BACKGROUND OF THE INVENTION

1. Field of the Invention
The present invention relates to a method and apparatus for producing a zinc-aluminum alloy-coated steel sheet with superior workability and corrosion resistance.
2. Description of the Related Art
A zinc-coated steel sheet is widely used based on economic efficiency and resource abundance in an attempt to secure corrosion resistance of a base steel sheet and is the most generally used coated-steel sheet. In addition, a great deal of research to improve the corrosion resistance of zinc-coated steel sheets has been made. In particular, an aluminum-coated steel sheet (so-called “Galvalume”) having an Al—Zn content of 55% was suggested in the late 1960s and exhibits superior corrosion resistance and a beautiful appearance at present.
Such an aluminum-coated steel sheet exhibits superior corrosion resistance and heat resistance, as compared to zinc-coated steel sheets and is thus widely applied to automobile mufflers, household appliances, heat-resistant materials and the like.
For example, Japanese Patent Publication No. 57-47861 discloses an aluminum steel sheet containing Ti in iron, Japanese Patent Publication No. 63-184043 discloses an aluminum-coated steel sheet containing C, Si, Cu, Ni and a small amount of Cr in iron, and Japanese Patent Publication No. 60-243258 discloses an aluminum-coated steel sheet containing 0.01 to 4.0% of manganese, 0.001 to 1.5% of titanium and 3.0 to 15.0% of silicon.
In addition, in order to inhibit growth of a Fe—Al alloy layer or rapid diffusion of aluminum metal into iron by reaction of aluminum with iron, 10% or less of Si is added to an aluminum coating bath.
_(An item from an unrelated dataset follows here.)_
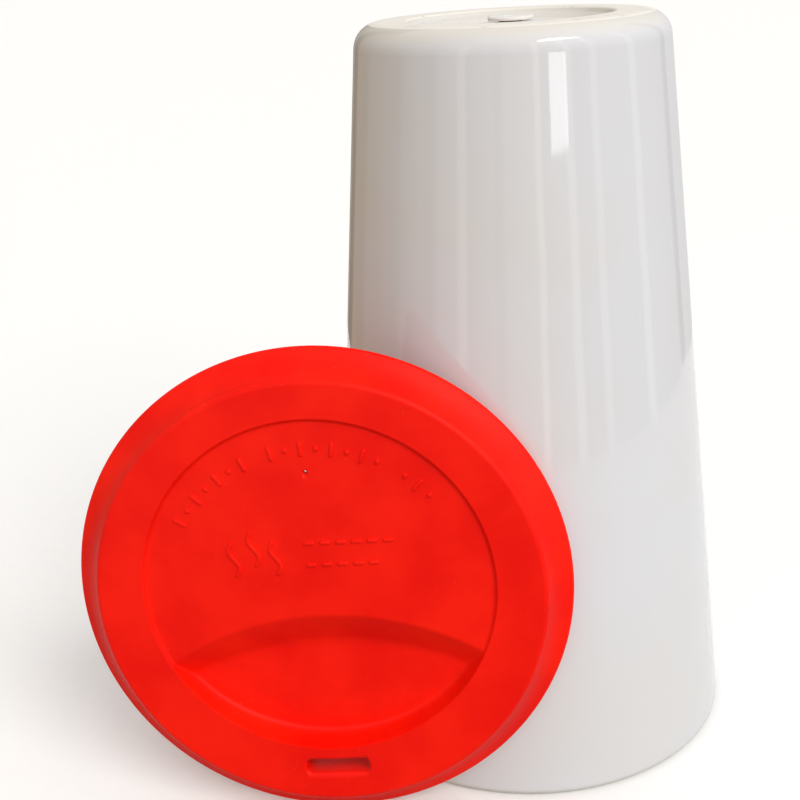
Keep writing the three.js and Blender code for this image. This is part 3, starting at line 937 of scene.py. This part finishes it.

A coated steel sheet produced by this method exhibits relatively superior workability and heat resistance and is widely used for heat-resistant elements such as automobile mufflers, hot water suppliers, heaters, and electric rice cooker inner skins.
However, silicon added to inhibit formation of alloy layers may often cause damage to surface appearance of coated steel sheets and disadvantageously make the surface appearance unclear. In this regard, damage to surface appearance caused by silicon addition is known to be solvable to some extent through addition of a small amount of magnesium (U.S. Pat. No. 3,055,771 to Sprowl).
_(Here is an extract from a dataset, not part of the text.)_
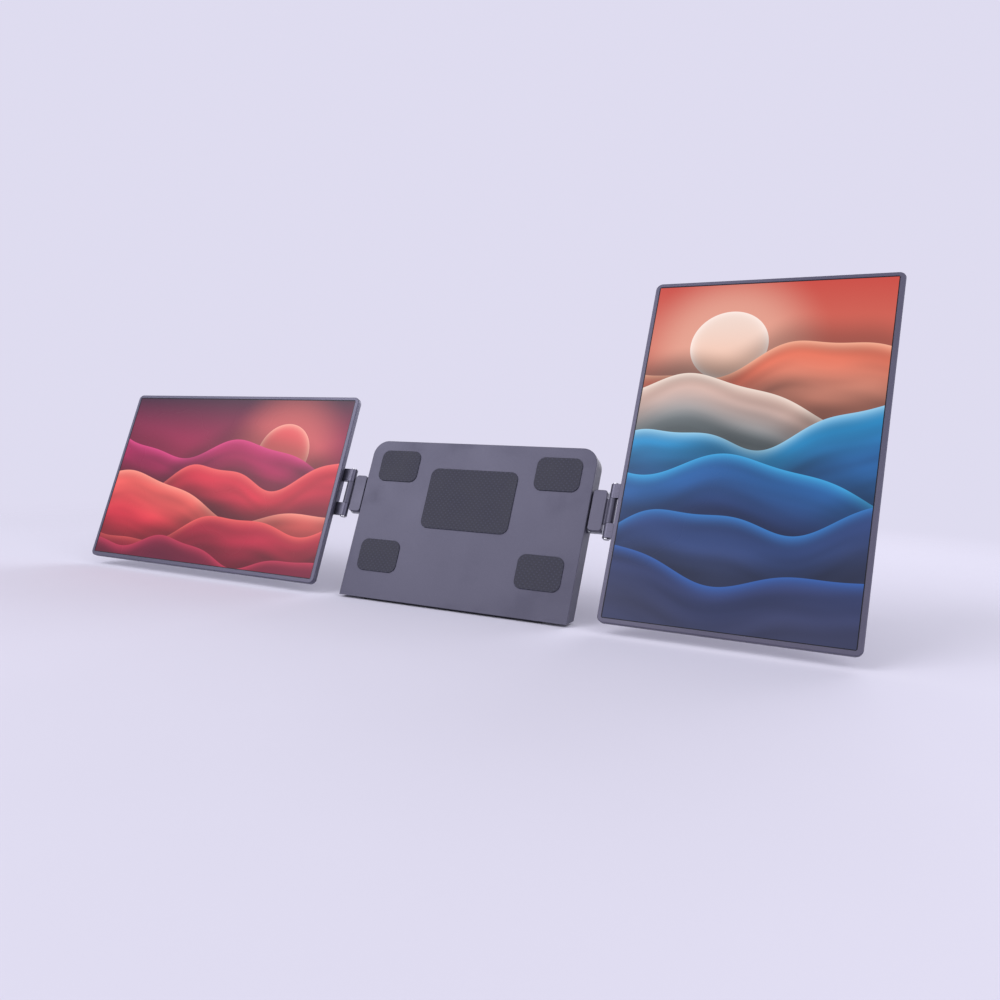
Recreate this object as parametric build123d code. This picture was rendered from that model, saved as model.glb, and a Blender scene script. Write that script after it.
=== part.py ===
"""Laptop screen extender: a stand that holds one monitor on each side of a laptop's lid.

Everything is drawn upright, in millimetres: x to the right, y backwards, z up. The screens'
front faces lie in the plane y = 0 and the desk meets that plane at z = 0. The last step tips
the whole extender back by LEAN and puts the origin in the middle of the base foot's sole.
"""
from build123d import *
import math
import os

# ---- stance ----
LEAN = 23.8                 # how far the screens lean back
SCREEN_LIFT = 12.0          # lower edge of both monitors above the desk, along the screens
MONITOR_SPACING = 306.0     # between the monitors' inner edges with the slides home
SLIDE_TRAVEL = 55.0         # outward travel of each slide

# ---- monitor ----
DISPLAY_W = 323.1           # lit area of a 15.0-inch 16:10 display
DISPLAY_H = 201.9
BLACK_BORDER = 0.7          # unlit edge of the display inside the window
BEZEL_INNER = 4.3           # towards the laptop, or at the bottom in portrait
BEZEL_OUTER = 3.5
BEZEL_TOP = 3.6
BEZEL_CHIN = 4.6
MONITOR_T = 8.0
MONITOR_CORNER_R = 6.0
FRAME_EDGE_R = 0.8          # rounding of the frame's front edge
LIP_EDGE = 0.3              # chamfer around the display window
SEAM_EDGE = 0.25            # chamfers that form the seam between frame and cover
COVER_EDGE_R = 3.0          # rounding of the back cover's rear edge
COVER_WALL = 1.4
COVER_BACK = 1.3
FRAME_T = 1.8
FRAME_LIP = 0.6             # the frame's lip in front of the glass
WINDOW_CORNER_R = 1.5
PANEL_CORNER_R = 3.0        # corner of the display's hidden edge
DISPLAY_BORDER = 1.2        # display edge hidden behind the lip
DISPLAY_PLAY = 0.15
PANEL_T = 1.3
BACKLIGHT_T = 1.3

# ---- monitor electronics ----
BOARD_L = 64.0
BOARD_H = 150.0
BOARD_T = 0.8
BOARD_CORNER_R = 2.0
BOARD_EDGE_GAP = 2.9        # board edge to the cover's outer face
BOARD_REAR_GAP = 0.5        # board to the cover's back wall
PORT_W = 8.94
PORT_T = 3.16
PORT_L = 7.4
PORT_WALL = 0.35
PORT_TONGUE_W = 6.6
PORT_TONGUE_T = 0.7
PORT_TONGUE_L = 4.4
PORT_SETBACK = 0.2
PORT_PLAY = 0.15
PORT_HEIGHTS = (8.0, -12.0)
VIDEO_PORT_W = 11.2
VIDEO_PORT_HEIGHT = -36.0
BUTTON_HEIGHTS = {"power_button": 54.0, "menu_button": 36.0}
BUTTON_W = 9.0
BUTTON_T = 2.2
BUTTON_PROUD = 0.7
BUTTON_EDGE = 0.3
BUTTON_TRAVEL = 0.5
BUTTON_PLAY = 0.15
BUTTON_FLANGE_RIM = 0.9     # flange width around the cap
BUTTON_FLANGE_RIM_Y = 0.3   # the same, in the monitor's thin direction
BUTTON_FLANGE_T = 0.7
BUTTON_REST_GAP = 0.05      # between flange and wall while nobody presses
SWITCH_GAP = 0.1            # left between flange and switch when pressed
SWITCH_L = 3.0
SWITCH_W = 4.5
SWITCH_T = 1.4
SPEAKER_W = 36.0
SPEAKER_H = 14.0
SPEAKER_T = 2.4
SPEAKER_INSET = 40.0        # speaker's middle from the outer edge
SPEAKER_LIFT = 17.0         # speaker's middle from the lower edge
CHIP_T = 1.0
CHIP_SIZES = ((-12.0, 30.0, 14.0), (-30.0, -6.0, 11.0), (8.0, -42.0, 8.0), (10.0, 62.0, 9.0))
VENT_COUNT = 9
VENT_PITCH = 3.6
VENT_W = 1.4
VENT_H = 10.0

# ---- swivel between monitor and arm ----
SWIVEL_GAP = 0.5            # arm to monitor, filled by the friction washer
HUB_NECK_R = 8.0
HUB_FLANGE_R = 20.0
HUB_FLANGE_T = 1.6
HUB_FIT = 0.05
HUB_SCREW_R = 1.0
HUB_SCREW_CIRCLE = 14.0
HUB_SCREW_COUNT = 3
HUB_SCREW_HEAD_R = 2.0
HUB_SCREW_HEAD_T = 0.9
WASHER_R = 13.0
CAP_R = 14.0
CAP_T = 2.8
CAP_WALL = 1.0
CAP_EDGE_R = 0.8
CAP_DISH_R = 10.5
CAP_DISH = 0.4
CAP_GAP = 0.3
STOP_R = 1.6
STOP_CIRCLE = 17.0
STOP_START = -45.0          # angle of the stop post with the monitor in landscape
STOP_SWEEP = 90.0
STOP_PLAY = 0.3
STOP_H = 3.4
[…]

In addition, in recent years, extended lifespan of components used for automobile exhaust gas systems has brought about development of steel sheets obtained by introducing Cr to an aluminum-coated steel sheet. For example, Japanese Patent Publication No. 63-18043 discloses a coated steel sheet containing 1.8 to 3.0% of chromium and Japanese Patent Publication No. 63-47456 discloses a steel sheet containing 2 to 3% of chromium.
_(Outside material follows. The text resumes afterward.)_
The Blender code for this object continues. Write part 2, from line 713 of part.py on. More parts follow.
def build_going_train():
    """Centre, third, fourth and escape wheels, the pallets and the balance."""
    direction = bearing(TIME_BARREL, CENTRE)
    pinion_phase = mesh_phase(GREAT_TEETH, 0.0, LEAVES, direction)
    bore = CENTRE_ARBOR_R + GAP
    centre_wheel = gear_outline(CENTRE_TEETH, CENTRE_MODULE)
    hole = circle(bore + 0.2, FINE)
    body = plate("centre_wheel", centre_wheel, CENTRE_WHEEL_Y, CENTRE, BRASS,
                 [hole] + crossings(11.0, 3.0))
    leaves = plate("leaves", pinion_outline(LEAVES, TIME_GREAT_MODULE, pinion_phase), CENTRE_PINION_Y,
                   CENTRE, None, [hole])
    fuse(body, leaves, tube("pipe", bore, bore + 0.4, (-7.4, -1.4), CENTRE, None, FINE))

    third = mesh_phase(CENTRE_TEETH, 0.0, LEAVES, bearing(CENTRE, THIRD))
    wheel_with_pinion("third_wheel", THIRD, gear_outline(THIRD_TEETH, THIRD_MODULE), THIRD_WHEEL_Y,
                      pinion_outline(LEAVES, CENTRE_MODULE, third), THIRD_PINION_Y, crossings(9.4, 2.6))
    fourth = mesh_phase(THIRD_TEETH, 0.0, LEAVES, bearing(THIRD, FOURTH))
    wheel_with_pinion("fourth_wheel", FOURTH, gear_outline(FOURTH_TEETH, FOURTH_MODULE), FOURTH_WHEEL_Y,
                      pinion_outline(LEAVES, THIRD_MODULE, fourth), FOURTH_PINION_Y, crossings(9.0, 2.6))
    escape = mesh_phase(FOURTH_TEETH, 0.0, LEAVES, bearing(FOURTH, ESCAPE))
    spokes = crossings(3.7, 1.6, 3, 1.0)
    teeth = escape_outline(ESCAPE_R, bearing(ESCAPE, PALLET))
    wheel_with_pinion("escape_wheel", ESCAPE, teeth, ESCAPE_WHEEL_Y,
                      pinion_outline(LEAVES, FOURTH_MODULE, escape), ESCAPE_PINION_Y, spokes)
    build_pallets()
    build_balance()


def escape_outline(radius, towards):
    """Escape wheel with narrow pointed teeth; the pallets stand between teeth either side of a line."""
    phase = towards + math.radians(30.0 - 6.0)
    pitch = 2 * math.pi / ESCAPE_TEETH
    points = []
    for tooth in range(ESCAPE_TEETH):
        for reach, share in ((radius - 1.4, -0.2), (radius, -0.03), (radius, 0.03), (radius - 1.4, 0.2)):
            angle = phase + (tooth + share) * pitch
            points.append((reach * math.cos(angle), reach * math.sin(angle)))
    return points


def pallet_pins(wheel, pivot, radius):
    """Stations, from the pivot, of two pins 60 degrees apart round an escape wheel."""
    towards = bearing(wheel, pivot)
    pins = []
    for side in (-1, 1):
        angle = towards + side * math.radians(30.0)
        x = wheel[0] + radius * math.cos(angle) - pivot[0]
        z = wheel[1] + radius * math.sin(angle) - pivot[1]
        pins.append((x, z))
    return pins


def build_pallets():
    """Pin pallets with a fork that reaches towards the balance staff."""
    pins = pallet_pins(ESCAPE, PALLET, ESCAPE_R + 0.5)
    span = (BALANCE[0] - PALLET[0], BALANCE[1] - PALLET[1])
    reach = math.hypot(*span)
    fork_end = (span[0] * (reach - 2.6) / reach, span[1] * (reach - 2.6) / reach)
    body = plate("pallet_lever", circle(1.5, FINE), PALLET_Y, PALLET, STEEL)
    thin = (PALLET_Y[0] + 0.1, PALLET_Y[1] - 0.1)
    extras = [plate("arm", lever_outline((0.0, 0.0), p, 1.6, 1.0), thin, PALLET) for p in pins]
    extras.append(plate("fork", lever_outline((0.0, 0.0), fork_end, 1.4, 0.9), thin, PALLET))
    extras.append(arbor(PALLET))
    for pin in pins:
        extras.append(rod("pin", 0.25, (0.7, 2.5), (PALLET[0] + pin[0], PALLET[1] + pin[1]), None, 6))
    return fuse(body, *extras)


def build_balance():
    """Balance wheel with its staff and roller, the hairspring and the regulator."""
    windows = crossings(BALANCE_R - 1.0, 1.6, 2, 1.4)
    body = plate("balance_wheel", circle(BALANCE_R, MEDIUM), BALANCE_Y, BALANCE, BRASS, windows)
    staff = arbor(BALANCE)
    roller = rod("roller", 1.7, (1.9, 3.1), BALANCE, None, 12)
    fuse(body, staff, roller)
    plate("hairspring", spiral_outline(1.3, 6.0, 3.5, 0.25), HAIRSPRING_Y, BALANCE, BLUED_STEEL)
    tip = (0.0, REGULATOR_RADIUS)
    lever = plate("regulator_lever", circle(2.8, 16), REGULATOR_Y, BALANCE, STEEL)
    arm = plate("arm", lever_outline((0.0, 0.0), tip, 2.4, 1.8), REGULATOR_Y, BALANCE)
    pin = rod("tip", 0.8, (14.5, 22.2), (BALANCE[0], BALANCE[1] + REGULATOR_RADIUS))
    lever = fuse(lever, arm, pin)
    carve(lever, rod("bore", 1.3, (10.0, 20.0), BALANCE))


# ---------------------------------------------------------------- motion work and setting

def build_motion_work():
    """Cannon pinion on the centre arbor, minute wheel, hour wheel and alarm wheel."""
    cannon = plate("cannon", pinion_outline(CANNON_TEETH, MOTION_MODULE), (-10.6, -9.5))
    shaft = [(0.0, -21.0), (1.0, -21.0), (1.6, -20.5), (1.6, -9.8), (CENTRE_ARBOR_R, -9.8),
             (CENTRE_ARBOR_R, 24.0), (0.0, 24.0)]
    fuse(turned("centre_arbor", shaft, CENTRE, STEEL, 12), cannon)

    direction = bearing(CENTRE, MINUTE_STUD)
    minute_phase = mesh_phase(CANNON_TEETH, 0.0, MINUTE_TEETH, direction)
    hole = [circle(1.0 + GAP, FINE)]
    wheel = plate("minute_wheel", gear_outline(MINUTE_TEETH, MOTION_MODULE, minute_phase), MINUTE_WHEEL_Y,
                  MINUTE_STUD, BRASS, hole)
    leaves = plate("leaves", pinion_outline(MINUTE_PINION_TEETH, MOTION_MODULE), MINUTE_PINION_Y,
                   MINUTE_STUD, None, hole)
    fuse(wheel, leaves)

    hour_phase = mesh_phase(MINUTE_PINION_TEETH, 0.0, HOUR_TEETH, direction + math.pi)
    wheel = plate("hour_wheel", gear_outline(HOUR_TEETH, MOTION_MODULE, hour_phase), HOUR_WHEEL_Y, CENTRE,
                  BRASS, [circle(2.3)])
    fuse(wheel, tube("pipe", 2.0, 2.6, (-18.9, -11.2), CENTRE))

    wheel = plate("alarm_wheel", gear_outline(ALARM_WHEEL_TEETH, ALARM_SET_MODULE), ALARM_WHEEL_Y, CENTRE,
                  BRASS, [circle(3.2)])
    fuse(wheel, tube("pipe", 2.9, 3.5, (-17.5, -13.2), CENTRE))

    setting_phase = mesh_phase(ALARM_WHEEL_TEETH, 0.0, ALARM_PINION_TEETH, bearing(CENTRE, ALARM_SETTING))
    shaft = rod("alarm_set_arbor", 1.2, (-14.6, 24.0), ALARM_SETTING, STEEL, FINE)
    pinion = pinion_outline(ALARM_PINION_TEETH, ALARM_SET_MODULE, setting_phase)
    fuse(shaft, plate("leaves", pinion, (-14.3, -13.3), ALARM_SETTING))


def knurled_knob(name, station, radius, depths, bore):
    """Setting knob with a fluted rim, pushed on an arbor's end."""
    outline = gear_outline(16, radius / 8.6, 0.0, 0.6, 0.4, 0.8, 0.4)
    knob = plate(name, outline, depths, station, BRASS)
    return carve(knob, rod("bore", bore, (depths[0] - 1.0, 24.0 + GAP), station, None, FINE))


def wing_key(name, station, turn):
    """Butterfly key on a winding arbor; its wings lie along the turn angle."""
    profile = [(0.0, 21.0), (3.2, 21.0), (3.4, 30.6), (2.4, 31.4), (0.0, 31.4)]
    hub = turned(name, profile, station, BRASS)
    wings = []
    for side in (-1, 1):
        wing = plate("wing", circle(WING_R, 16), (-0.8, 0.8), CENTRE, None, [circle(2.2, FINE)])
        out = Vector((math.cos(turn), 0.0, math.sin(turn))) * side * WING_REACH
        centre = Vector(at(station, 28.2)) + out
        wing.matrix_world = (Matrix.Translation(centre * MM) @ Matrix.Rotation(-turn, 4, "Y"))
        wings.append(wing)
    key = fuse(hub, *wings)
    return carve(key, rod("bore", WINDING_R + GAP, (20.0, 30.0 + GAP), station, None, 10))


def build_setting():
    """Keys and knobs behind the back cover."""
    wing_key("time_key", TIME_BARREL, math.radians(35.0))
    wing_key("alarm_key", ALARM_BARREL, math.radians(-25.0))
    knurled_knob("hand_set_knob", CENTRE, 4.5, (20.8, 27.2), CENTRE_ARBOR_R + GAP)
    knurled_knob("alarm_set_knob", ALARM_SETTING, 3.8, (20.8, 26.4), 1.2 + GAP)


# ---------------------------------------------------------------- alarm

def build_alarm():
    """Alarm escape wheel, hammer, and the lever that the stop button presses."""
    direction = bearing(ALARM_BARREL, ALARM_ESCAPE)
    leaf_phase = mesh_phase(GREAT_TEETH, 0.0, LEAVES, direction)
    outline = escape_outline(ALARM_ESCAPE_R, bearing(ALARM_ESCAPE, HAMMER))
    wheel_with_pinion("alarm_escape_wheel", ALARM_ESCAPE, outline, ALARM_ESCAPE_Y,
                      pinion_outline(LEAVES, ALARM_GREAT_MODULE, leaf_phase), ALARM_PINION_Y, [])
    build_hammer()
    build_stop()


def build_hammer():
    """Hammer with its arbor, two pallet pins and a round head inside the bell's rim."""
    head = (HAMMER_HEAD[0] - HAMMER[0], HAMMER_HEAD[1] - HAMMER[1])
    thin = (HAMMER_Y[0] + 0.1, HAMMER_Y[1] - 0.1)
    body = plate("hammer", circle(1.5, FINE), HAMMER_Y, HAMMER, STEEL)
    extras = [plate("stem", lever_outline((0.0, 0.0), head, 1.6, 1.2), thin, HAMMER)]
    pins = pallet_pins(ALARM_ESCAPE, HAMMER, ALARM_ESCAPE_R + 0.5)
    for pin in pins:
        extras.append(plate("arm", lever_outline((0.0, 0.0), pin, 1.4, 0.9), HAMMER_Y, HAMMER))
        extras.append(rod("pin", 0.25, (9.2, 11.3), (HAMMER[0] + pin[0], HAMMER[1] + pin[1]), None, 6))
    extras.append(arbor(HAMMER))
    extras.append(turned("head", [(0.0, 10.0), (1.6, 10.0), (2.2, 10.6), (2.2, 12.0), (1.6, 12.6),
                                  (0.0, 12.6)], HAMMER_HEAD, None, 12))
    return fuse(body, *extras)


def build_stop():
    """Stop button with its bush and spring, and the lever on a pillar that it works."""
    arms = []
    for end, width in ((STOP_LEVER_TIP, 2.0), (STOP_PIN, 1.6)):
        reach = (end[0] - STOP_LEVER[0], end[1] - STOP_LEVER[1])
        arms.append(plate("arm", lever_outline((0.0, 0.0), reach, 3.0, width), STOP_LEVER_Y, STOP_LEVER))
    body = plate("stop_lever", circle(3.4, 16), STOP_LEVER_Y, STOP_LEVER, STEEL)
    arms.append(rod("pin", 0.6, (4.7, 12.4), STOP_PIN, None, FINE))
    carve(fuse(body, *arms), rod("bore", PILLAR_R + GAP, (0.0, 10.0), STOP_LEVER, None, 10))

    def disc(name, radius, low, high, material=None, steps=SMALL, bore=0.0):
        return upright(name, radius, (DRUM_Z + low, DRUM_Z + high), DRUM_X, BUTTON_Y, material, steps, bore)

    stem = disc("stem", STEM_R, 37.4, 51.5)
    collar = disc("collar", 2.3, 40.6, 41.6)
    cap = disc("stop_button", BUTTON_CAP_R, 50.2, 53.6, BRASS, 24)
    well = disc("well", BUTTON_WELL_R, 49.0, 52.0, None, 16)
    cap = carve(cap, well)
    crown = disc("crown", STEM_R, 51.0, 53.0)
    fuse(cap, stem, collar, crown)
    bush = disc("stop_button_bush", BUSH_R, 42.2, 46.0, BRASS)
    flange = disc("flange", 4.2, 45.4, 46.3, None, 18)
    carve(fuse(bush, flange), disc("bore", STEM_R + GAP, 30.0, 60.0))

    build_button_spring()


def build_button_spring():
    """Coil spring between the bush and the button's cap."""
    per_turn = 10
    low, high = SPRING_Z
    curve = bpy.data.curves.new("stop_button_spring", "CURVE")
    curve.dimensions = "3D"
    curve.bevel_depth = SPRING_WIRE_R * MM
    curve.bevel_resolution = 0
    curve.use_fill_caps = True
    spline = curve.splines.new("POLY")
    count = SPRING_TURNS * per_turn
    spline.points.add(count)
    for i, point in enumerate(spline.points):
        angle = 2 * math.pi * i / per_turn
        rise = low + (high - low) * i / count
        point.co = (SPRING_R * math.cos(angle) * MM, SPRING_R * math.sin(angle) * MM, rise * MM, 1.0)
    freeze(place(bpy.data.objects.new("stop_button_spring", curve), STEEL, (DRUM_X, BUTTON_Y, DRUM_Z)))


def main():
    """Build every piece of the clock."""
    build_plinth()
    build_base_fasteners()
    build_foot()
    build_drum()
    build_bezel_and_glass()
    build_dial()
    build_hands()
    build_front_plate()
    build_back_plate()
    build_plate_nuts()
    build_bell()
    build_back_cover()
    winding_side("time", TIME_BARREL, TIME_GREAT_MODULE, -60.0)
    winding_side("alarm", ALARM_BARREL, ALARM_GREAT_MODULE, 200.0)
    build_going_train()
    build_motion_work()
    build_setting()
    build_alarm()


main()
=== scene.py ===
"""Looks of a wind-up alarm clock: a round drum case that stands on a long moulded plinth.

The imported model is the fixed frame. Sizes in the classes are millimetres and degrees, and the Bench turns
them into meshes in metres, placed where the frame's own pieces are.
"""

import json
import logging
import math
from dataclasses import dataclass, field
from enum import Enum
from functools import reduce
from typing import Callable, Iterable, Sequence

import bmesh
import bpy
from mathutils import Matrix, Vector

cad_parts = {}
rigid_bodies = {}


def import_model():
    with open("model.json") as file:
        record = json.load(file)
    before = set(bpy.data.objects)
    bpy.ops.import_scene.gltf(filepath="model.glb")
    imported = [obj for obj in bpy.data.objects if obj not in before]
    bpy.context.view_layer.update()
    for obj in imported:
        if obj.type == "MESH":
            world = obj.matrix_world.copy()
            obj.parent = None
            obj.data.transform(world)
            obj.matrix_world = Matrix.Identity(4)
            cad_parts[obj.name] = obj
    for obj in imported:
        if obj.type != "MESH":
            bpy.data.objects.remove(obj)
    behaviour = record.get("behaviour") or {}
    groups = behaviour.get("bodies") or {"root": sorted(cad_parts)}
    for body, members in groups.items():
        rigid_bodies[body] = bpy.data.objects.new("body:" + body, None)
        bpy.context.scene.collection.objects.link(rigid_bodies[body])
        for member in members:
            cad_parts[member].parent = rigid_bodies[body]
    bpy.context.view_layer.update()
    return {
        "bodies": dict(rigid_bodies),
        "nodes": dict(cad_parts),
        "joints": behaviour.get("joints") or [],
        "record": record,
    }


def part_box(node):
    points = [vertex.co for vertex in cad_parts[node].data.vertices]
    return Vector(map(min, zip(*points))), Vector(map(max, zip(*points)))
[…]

Meanwhile, a Zn—Al alloy-coated steel sheet has a disadvantage in that a processed shear portion does not exert sufficient corrosion resistance. This phenomenon is caused by deterioration in corrosion resistance of a surface exposed to the shear portion which results from a decrease in sacrificial corrosion-resistant zinc preventing corrosion of iron through the zinc-aluminum alloy layer. In addition, a Zn—Al alloy-coated steel sheet has a disadvantage of deterioration in corrosion resistance after processing since a coating layer having no heterogeneous alloy phase is formed and an interface surface is vulnerable upon use after a bending or drawing processing and corrosion resistance is thus deteriorated after the processing.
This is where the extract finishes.